→ What you need to do: Extract all of the entries and set them down verbatim.

[Records with modeling code]
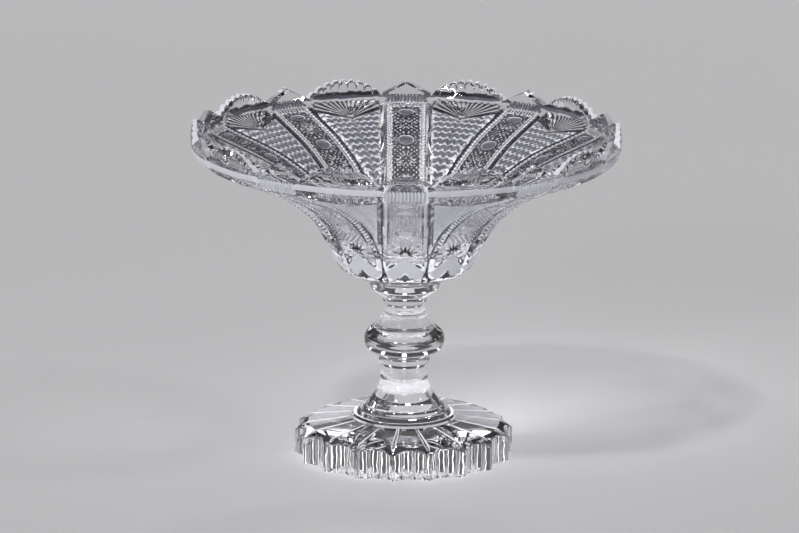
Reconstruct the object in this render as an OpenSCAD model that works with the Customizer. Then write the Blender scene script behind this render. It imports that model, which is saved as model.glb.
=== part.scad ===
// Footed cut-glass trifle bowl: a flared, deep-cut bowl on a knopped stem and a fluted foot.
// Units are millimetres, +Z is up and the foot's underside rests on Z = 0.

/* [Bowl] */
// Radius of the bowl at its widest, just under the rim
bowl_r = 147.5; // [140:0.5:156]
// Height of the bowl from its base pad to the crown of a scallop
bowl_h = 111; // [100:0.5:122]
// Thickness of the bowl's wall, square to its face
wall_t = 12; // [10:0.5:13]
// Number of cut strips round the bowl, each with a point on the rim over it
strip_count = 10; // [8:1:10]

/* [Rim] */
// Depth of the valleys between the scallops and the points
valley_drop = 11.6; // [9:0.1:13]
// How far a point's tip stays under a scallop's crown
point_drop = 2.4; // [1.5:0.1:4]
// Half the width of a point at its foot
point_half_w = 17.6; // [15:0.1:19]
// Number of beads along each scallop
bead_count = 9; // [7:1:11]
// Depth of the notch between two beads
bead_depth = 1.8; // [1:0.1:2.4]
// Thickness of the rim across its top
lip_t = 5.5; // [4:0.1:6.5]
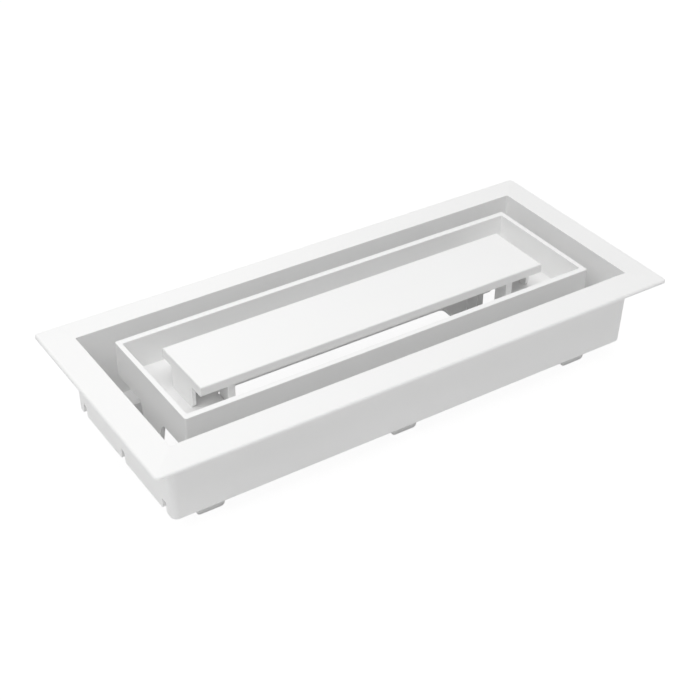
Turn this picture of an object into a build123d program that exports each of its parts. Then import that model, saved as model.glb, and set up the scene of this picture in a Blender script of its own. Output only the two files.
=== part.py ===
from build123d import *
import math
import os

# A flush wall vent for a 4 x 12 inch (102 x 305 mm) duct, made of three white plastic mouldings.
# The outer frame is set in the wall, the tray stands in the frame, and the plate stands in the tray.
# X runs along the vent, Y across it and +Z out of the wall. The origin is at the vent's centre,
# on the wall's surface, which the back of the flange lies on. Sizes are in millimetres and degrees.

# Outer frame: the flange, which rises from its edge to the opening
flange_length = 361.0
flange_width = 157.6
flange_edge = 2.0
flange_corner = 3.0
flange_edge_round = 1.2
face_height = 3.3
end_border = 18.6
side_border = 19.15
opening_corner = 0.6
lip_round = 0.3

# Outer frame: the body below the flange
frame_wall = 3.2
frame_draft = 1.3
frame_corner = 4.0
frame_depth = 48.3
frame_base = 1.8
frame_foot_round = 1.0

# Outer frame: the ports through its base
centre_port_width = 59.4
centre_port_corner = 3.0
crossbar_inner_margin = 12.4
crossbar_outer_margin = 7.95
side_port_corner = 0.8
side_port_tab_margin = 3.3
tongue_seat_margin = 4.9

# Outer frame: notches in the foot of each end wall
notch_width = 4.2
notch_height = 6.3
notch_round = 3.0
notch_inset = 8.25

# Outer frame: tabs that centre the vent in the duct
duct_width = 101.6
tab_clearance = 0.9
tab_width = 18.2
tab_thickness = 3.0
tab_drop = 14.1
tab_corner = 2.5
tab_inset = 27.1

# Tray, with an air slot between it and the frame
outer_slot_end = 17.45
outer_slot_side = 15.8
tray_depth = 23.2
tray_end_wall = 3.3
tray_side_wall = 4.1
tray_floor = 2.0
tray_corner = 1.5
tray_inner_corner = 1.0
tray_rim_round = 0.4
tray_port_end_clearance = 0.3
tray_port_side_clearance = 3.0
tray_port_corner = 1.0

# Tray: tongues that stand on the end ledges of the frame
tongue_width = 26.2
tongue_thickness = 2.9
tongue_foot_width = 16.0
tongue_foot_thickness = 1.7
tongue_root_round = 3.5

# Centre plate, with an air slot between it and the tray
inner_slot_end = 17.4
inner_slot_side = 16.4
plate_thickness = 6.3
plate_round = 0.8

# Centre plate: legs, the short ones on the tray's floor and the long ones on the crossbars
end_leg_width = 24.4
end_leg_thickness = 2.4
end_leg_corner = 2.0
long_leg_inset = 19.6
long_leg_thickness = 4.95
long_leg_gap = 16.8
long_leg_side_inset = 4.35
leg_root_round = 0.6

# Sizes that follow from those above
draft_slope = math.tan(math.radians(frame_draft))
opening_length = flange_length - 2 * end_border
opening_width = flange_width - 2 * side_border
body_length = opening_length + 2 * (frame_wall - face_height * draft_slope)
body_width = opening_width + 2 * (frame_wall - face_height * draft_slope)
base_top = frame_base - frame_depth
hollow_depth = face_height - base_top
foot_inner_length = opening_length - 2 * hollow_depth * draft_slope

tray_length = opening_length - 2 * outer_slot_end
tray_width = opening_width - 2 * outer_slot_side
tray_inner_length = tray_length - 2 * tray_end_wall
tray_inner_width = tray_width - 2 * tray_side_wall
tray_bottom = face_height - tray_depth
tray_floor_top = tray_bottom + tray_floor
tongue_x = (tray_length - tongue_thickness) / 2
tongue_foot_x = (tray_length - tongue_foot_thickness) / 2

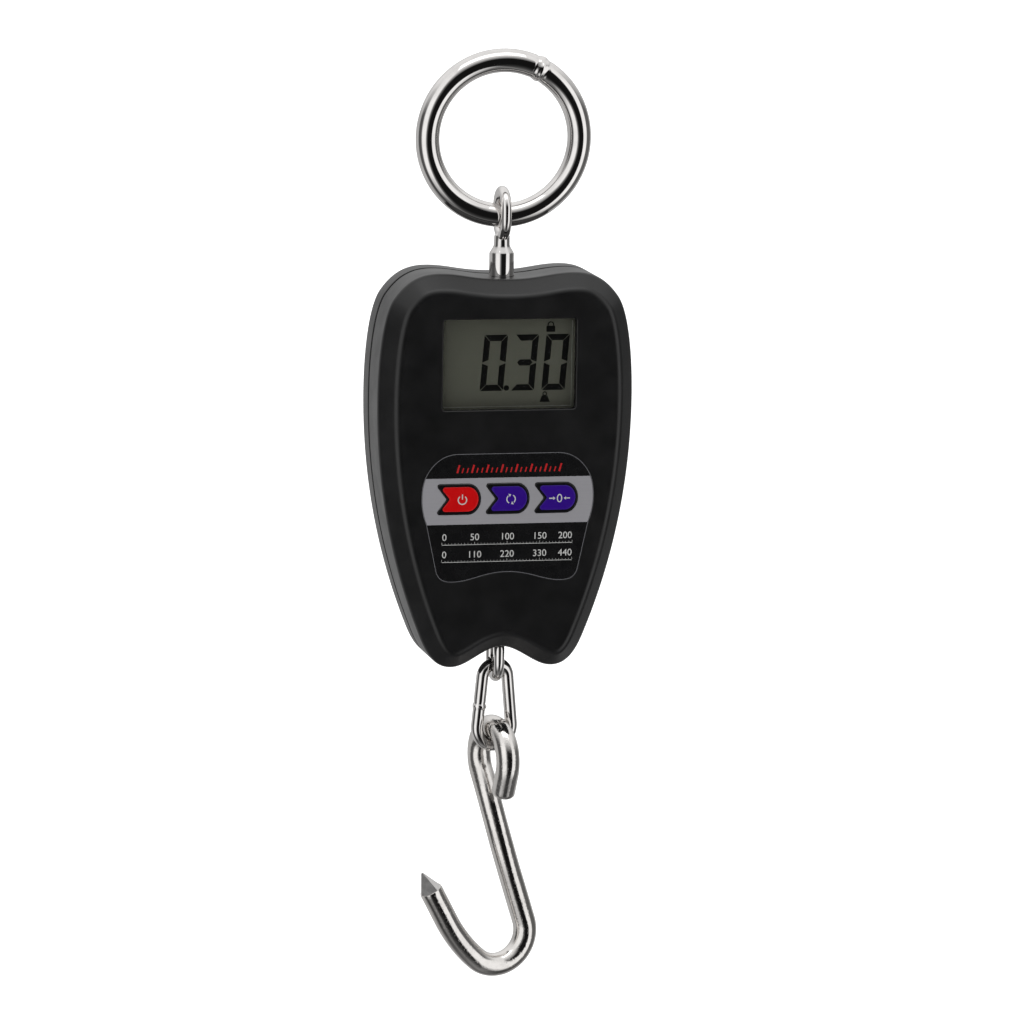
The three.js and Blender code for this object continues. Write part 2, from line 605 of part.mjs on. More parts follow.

→ Task response:
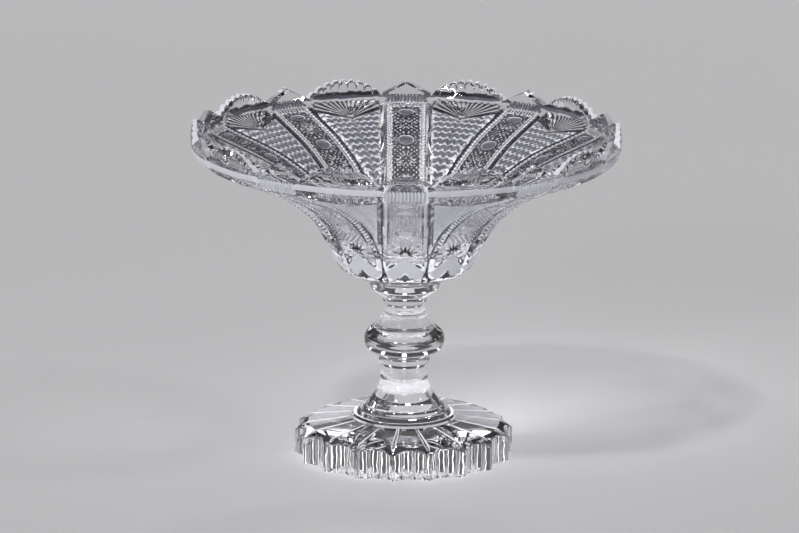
Reconstruct the object in this render as an OpenSCAD model that works with the Customizer. Then write the Blender scene script behind this render. It imports that model, which is saved as model.glb.
=== part.scad ===
// Footed cut-glass trifle bowl: a flared, deep-cut bowl on a knopped stem and a fluted foot.
// Units are millimetres, +Z is up and the foot's underside rests on Z = 0.

/* [Bowl] */
// Radius of the bowl at its widest, just under the rim
bowl_r = 147.5; // [140:0.5:156]
// Height of the bowl from its base pad to the crown of a scallop
bowl_h = 111; // [100:0.5:122]
// Thickness of the bowl's wall, square to its face
wall_t = 12; // [10:0.5:13]
// Number of cut strips round the bowl, each with a point on the rim over it
strip_count = 10; // [8:1:10]

/* [Rim] */
// Depth of the valleys between the scallops and the points
valley_drop = 11.6; // [9:0.1:13]
// How far a point's tip stays under a scallop's crown
point_drop = 2.4; // [1.5:0.1:4]
// Half the width of a point at its foot
point_half_w = 17.6; // [15:0.1:19]
// Number of beads along each scallop
bead_count = 9; // [7:1:11]
// Depth of the notch between two beads
bead_depth = 1.8; // [1:0.1:2.4]
// Thickness of the rim across its top
lip_t = 5.5; // [4:0.1:6.5]
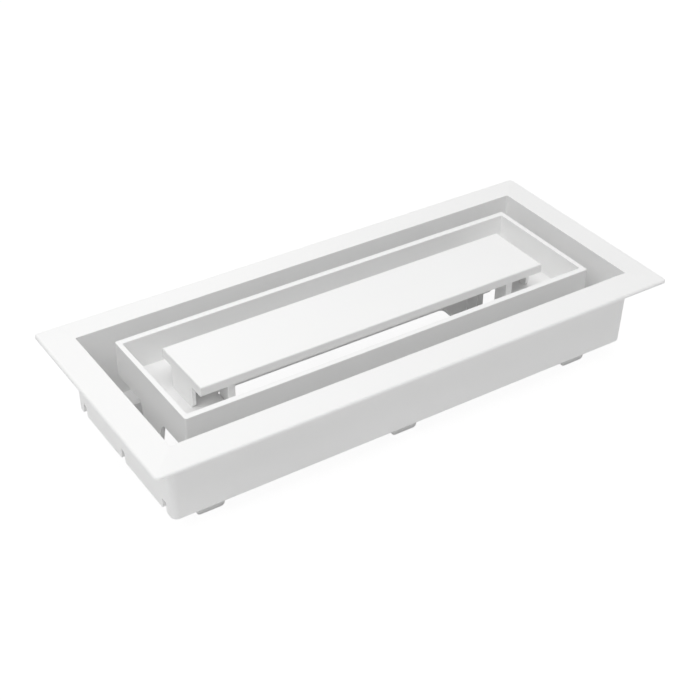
Turn this picture of an object into a build123d program that exports each of its parts. Then import that model, saved as model.glb, and set up the scene of this picture in a Blender script of its own. Output only the two files.
=== part.py ===
from build123d import *
import math
import os

# A flush wall vent for a 4 x 12 inch (102 x 305 mm) duct, made of three white plastic mouldings.
# The outer frame is set in the wall, the tray stands in the frame, and the plate stands in the tray.
# X runs along the vent, Y across it and +Z out of the wall. The origin is at the vent's centre,
# on the wall's surface, which the back of the flange lies on. Sizes are in millimetres and degrees.

# Outer frame: the flange, which rises from its edge to the opening
flange_length = 361.0
flange_width = 157.6
flange_edge = 2.0
flange_corner = 3.0
flange_edge_round = 1.2
face_height = 3.3
end_border = 18.6
side_border = 19.15
opening_corner = 0.6
lip_round = 0.3

# Outer frame: the body below the flange
frame_wall = 3.2
frame_draft = 1.3
frame_corner = 4.0
frame_depth = 48.3
frame_base = 1.8
frame_foot_round = 1.0

# Outer frame: the ports through its base
centre_port_width = 59.4
centre_port_corner = 3.0
crossbar_inner_margin = 12.4
crossbar_outer_margin = 7.95
side_port_corner = 0.8
side_port_tab_margin = 3.3
tongue_seat_margin = 4.9

# Outer frame: notches in the foot of each end wall
notch_width = 4.2
notch_height = 6.3
notch_round = 3.0
notch_inset = 8.25

# Outer frame: tabs that centre the vent in the duct
duct_width = 101.6
tab_clearance = 0.9
tab_width = 18.2
tab_thickness = 3.0
tab_drop = 14.1
tab_corner = 2.5
tab_inset = 27.1

# Tray, with an air slot between it and the frame
outer_slot_end = 17.45
outer_slot_side = 15.8
tray_depth = 23.2
tray_end_wall = 3.3
tray_side_wall = 4.1
tray_floor = 2.0
tray_corner = 1.5
tray_inner_corner = 1.0
tray_rim_round = 0.4
tray_port_end_clearance = 0.3
tray_port_side_clearance = 3.0
tray_port_corner = 1.0

# Tray: tongues that stand on the end ledges of the frame
tongue_width = 26.2
tongue_thickness = 2.9
tongue_foot_width = 16.0
tongue_foot_thickness = 1.7
tongue_root_round = 3.5

# Centre plate, with an air slot between it and the tray
inner_slot_end = 17.4
inner_slot_side = 16.4
plate_thickness = 6.3
plate_round = 0.8

# Centre plate: legs, the short ones on the tray's floor and the long ones on the crossbars
end_leg_width = 24.4
end_leg_thickness = 2.4
end_leg_corner = 2.0
long_leg_inset = 19.6
long_leg_thickness = 4.95
long_leg_gap = 16.8
long_leg_side_inset = 4.35
leg_root_round = 0.6

# Sizes that follow from those above
draft_slope = math.tan(math.radians(frame_draft))
opening_length = flange_length - 2 * end_border
opening_width = flange_width - 2 * side_border
body_length = opening_length + 2 * (frame_wall - face_height * draft_slope)
body_width = opening_width + 2 * (frame_wall - face_height * draft_slope)
base_top = frame_base - frame_depth
hollow_depth = face_height - base_top
foot_inner_length = opening_length - 2 * hollow_depth * draft_slope

tray_length = opening_length - 2 * outer_slot_end
tray_width = opening_width - 2 * outer_slot_side
tray_inner_length = tray_length - 2 * tray_end_wall
tray_inner_width = tray_width - 2 * tray_side_wall
tray_bottom = face_height - tray_depth
tray_floor_top = tray_bottom + tray_floor
tongue_x = (tray_length - tongue_thickness) / 2
tongue_foot_x = (tray_length - tongue_foot_thickness) / 2

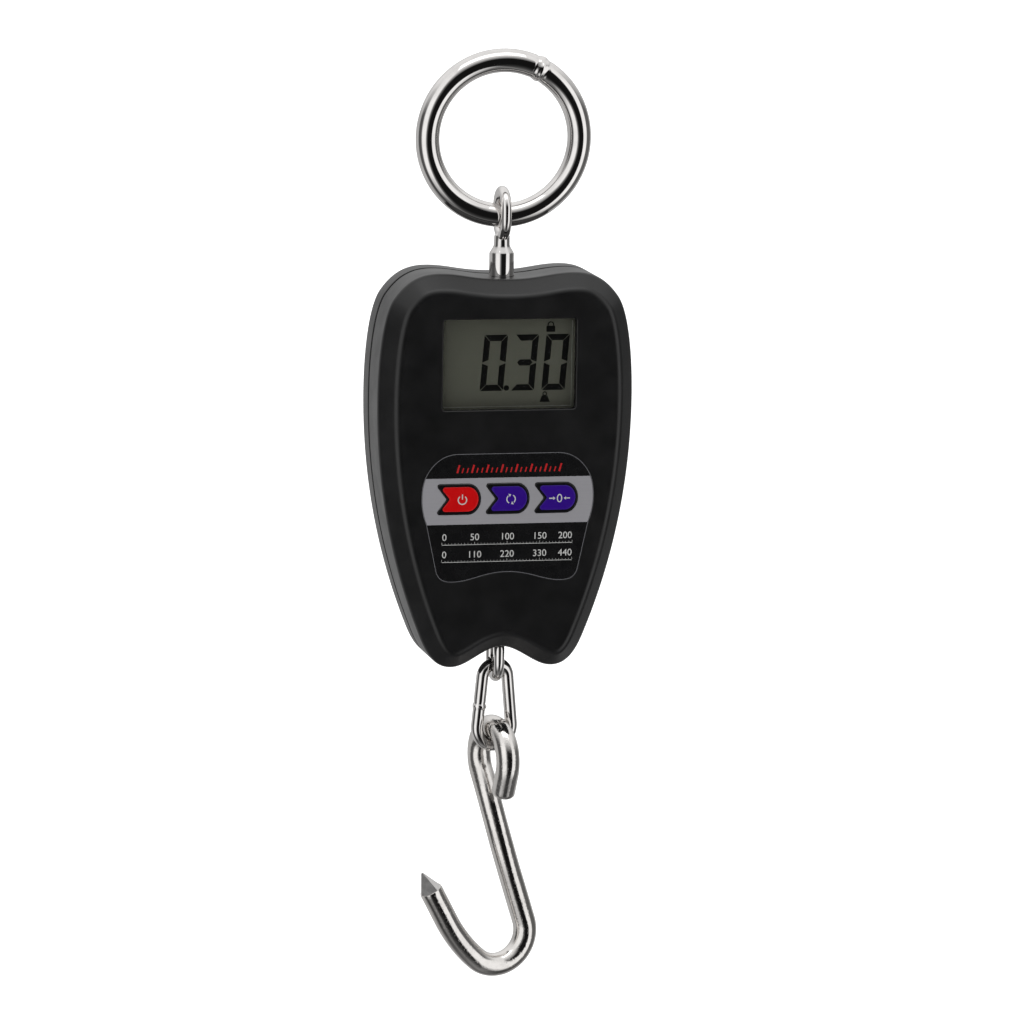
The three.js and Blender code for this object continues. Write part 2, from line 605 of part.mjs on. More parts follow.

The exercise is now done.